--- start Source material ---

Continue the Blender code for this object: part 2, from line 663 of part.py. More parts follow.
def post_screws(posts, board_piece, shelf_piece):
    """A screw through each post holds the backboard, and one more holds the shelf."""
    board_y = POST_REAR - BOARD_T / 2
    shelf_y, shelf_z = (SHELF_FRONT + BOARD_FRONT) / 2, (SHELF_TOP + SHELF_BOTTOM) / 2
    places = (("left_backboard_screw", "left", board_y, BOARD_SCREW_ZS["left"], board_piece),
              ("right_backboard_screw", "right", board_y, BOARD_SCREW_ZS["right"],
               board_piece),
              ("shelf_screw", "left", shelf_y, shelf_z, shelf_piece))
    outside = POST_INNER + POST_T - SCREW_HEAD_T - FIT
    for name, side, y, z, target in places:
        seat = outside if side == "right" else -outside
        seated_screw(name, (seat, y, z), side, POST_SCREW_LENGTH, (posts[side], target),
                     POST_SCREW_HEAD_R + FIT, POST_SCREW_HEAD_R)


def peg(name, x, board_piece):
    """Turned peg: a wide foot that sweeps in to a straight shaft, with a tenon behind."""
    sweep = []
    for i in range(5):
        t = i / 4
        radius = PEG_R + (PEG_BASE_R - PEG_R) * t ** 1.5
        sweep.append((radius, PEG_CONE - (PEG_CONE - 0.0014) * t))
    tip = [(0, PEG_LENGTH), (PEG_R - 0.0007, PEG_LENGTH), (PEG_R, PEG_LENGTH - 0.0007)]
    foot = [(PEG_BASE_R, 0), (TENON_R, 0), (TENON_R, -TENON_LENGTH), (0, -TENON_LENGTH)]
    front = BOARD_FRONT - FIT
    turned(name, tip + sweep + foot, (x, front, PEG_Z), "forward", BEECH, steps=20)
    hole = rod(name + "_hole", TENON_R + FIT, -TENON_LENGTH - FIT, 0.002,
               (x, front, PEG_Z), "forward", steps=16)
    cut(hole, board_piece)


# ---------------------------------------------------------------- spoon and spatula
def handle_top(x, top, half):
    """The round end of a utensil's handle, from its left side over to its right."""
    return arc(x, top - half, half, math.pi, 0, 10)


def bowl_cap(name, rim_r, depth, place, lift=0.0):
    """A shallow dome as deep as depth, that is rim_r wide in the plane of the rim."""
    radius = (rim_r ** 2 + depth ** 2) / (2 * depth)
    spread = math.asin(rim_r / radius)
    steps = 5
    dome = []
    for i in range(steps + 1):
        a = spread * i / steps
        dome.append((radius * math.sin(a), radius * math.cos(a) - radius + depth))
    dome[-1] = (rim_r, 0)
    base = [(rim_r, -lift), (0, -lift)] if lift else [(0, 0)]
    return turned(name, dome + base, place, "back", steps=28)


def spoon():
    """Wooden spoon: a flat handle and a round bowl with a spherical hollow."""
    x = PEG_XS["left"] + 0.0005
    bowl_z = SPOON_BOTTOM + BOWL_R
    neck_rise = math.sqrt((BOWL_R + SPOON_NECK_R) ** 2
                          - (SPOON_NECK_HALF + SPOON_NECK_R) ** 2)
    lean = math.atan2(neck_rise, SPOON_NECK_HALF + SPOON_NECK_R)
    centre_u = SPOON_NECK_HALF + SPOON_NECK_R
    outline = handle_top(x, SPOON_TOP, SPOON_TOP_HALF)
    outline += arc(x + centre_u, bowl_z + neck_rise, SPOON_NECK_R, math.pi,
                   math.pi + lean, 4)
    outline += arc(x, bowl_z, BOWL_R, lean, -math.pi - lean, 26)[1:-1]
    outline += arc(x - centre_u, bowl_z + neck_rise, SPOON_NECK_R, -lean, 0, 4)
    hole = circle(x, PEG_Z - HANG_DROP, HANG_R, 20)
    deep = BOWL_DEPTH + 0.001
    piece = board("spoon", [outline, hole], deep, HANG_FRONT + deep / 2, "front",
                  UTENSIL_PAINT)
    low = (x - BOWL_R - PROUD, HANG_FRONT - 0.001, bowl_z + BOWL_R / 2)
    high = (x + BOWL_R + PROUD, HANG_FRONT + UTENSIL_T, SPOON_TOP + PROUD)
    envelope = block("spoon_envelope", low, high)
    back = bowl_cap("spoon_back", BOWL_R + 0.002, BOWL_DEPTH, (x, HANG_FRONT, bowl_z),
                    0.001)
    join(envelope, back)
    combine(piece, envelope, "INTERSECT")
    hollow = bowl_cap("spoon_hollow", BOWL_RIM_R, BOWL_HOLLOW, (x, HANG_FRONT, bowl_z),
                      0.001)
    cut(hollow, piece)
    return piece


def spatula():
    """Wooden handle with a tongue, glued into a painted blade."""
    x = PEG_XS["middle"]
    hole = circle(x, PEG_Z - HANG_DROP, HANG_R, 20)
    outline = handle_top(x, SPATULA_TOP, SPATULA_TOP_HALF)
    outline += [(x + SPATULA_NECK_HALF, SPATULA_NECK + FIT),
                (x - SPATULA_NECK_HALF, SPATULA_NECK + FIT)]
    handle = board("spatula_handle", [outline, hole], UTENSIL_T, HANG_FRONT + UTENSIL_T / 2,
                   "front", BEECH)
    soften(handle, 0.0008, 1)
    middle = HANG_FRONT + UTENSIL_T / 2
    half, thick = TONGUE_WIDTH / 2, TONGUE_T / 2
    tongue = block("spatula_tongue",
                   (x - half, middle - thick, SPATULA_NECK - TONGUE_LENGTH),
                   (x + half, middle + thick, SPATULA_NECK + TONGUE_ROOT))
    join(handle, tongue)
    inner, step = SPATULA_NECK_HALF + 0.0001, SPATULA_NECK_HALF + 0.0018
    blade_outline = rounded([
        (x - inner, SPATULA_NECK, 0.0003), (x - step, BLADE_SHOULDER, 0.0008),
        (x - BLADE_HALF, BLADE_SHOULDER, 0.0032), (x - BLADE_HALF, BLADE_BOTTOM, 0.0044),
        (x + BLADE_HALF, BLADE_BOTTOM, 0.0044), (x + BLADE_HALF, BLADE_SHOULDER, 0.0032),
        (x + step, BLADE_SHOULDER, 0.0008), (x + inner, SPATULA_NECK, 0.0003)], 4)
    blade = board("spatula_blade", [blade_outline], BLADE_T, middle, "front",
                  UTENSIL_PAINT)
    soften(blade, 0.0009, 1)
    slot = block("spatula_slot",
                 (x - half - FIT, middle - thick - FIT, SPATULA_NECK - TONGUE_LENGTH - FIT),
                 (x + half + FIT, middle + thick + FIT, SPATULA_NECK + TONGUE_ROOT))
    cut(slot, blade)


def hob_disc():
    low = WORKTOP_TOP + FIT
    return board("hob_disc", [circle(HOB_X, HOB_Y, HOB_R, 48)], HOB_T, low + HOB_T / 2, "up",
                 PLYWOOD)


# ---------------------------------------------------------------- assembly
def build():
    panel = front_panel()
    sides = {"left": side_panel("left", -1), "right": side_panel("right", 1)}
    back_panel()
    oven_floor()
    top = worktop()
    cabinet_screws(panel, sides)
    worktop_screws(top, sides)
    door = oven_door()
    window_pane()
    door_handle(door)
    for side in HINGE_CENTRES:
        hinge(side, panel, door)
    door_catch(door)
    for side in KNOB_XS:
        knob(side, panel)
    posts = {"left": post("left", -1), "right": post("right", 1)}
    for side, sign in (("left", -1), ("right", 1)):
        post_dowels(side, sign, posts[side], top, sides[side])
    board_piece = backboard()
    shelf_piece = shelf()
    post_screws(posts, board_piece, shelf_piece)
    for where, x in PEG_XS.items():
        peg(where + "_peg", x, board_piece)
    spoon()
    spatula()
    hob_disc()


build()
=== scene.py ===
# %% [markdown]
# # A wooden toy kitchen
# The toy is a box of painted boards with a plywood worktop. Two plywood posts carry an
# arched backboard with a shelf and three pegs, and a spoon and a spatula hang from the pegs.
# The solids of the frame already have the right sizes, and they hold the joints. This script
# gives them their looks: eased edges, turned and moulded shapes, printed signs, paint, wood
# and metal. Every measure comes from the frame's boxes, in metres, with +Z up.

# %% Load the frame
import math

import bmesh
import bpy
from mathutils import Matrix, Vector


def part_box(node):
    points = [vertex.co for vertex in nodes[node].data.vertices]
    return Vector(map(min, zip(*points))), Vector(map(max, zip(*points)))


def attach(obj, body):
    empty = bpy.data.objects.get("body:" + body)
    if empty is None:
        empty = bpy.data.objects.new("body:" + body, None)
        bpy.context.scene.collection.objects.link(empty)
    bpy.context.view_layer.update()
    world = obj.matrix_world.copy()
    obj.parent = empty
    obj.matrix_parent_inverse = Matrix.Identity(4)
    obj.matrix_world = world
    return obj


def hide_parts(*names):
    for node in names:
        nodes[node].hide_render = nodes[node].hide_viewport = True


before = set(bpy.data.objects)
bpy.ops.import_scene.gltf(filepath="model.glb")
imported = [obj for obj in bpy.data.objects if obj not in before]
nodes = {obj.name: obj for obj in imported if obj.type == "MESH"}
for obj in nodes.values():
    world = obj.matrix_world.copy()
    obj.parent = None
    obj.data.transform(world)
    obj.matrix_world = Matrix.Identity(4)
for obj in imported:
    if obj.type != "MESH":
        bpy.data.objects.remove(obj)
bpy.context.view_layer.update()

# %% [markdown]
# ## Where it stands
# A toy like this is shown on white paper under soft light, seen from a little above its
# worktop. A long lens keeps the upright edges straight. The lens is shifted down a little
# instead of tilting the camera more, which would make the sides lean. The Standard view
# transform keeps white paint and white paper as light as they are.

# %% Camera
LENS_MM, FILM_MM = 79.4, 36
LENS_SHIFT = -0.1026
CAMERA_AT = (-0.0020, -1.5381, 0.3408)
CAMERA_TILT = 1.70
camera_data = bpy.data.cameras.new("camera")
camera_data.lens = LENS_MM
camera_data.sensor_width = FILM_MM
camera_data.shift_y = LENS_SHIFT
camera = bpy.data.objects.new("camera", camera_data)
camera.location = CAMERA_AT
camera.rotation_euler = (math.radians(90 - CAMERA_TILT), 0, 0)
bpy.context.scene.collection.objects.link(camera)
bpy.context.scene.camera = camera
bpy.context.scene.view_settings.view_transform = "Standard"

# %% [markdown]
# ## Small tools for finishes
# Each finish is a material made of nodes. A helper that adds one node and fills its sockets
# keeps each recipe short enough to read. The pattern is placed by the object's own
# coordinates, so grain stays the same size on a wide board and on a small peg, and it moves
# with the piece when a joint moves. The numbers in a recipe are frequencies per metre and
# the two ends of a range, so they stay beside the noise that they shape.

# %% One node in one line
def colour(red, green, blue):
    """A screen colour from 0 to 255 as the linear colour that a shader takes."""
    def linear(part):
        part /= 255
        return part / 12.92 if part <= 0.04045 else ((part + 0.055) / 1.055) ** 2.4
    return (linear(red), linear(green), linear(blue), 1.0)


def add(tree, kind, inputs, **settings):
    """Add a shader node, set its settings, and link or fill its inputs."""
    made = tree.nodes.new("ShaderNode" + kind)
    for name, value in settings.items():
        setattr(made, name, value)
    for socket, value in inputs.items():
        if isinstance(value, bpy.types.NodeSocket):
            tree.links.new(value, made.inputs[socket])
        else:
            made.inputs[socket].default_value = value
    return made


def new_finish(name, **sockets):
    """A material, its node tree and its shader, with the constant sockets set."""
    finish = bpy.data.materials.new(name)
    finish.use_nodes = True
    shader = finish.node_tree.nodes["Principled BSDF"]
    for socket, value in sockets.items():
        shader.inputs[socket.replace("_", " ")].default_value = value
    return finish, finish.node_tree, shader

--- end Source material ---

◆ **Task**: Your task is to output exactly the lines from the one with "zip(*points))), Vector(map(max, zip(*points)))" through the one with "imported = [obj", counting both ends.

◆ **Answer to the task**:
    return Vector(map(min, zip(*points))), Vector(map(max, zip(*points)))


def attach(obj, body):
    empty = bpy.data.objects.get("body:" + body)
    if empty is None:
        empty = bpy.data.objects.new("body:" + body, None)
        bpy.context.scene.collection.objects.link(empty)
    bpy.context.view_layer.update()
    world = obj.matrix_world.copy()
    obj.parent = empty
    obj.matrix_parent_inverse = Matrix.Identity(4)
    obj.matrix_world = world
    return obj


def hide_parts(*names):
    for node in names:
        nodes[node].hide_render = nodes[node].hide_viewport = True


before = set(bpy.data.objects)
bpy.ops.import_scene.gltf(filepath="model.glb")
imported = [obj for obj in bpy.data.objects if obj not in before]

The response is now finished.